Everyone has had this game marked on their calendars for some time now: Jason Kidd's return to Brooklyn with his upstart Milwaukee Bucks. Kidd was learning on the job in his first year in Brooklyn while the Nets new coach has years of experience. Lionel Hollins has a much different approach to the game from Kidd while the former Net is still trying to get his footing in the league.
The YES Network had three personalities weigh in on how they see the difference between Hollins and Kidd.
Ian Eagle, who writes like he talks, talked about the difference in coaching experience between the two former players and how Hollins really gets his players.
It's "Old School" vs. "New School." Lionel Hollins has been around the NBA as a player/coach for nearly 40 years. He spent a number of years as an assistant coach developing the style he would later use as a head coach. His no-nonsense approach was very successful in Memphis as he squeezed everything he could out of that roster. Hollins understands what makes players tick, and is trying to develop that same winning mentality with this group.
Kidd learned on the job in his first year as a head coach in Brooklyn, and he proved to be a fast learner. He pushed the right buttons in the playoff series against Toronto before the Nets bowed out in the second round against Miami. Kidd's tremendous feel for the game is evident, and I believe the young players on the Bucks will greatly benefit from his practical knowledge and insight.

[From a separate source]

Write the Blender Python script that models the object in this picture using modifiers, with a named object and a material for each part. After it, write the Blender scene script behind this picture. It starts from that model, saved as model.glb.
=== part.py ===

The coaching styles of Lionel Hollins and Jason Kidd are clearly different because of their past coaching experiences. Hollins starts his Nets coaching career with a tremendous amount of coaching experience both as a head coach and as an assistant coach. Because of this experience, he has developed a more finely tuned philosophy which focuses on team defense, with an emphasis on not allowing the opposing offensive player to drive to the middle of the paint area. Kidd, on the other hand, had no coaching experience and relied more heavily on his feel of the game and his veterans to execute his strategies.
Hollins' game strategy is different from Kidd's also, as Kidd focused many of his substitution patterns on specific minutes played by his players. Usually, he would let the game clock dictate his substitution patterns to save his players from wear and tear during the season. Hollins has more of a "win tonight's game" approach with his players. His coaching experience provides him with the confidence to make judgments on which players should be playing at the appropriate time during a game.
Sideline reporter Sarah Kustok takes a different approach to the analysis, noting a key similarity between the two: the coaches both trust their instincts.
In looking at these two coaches, there are plenty of differences they have in philosophies, systems and strategies. One similarity, though, that has jumped out to me is the comfort both have shown on a nightly basis in going for their own feel of the game at hand. Whether it's the flow of rotation, substitutions or play-calling, it seems that both Lionel Hollins and Jason Kidd aren't afraid to go with their gut on what they think will help win a ballgame. At times it may be bold or unexpected, but it has been evident that both coaches have confidence in their own understanding of the game to follow their instincts. With that being said, regardless of whether the moves or decisions within a game work or not, both Hollins and Kidd own it, remain confident in their abilities, and are ready for the next chance to compete.
This is just another look at where the Nets were and where they are going with Hollins on the roster. The Nets take on the Bucks Wednesday night in Brooklyn on YES. Tip-off is at 7:30 EST.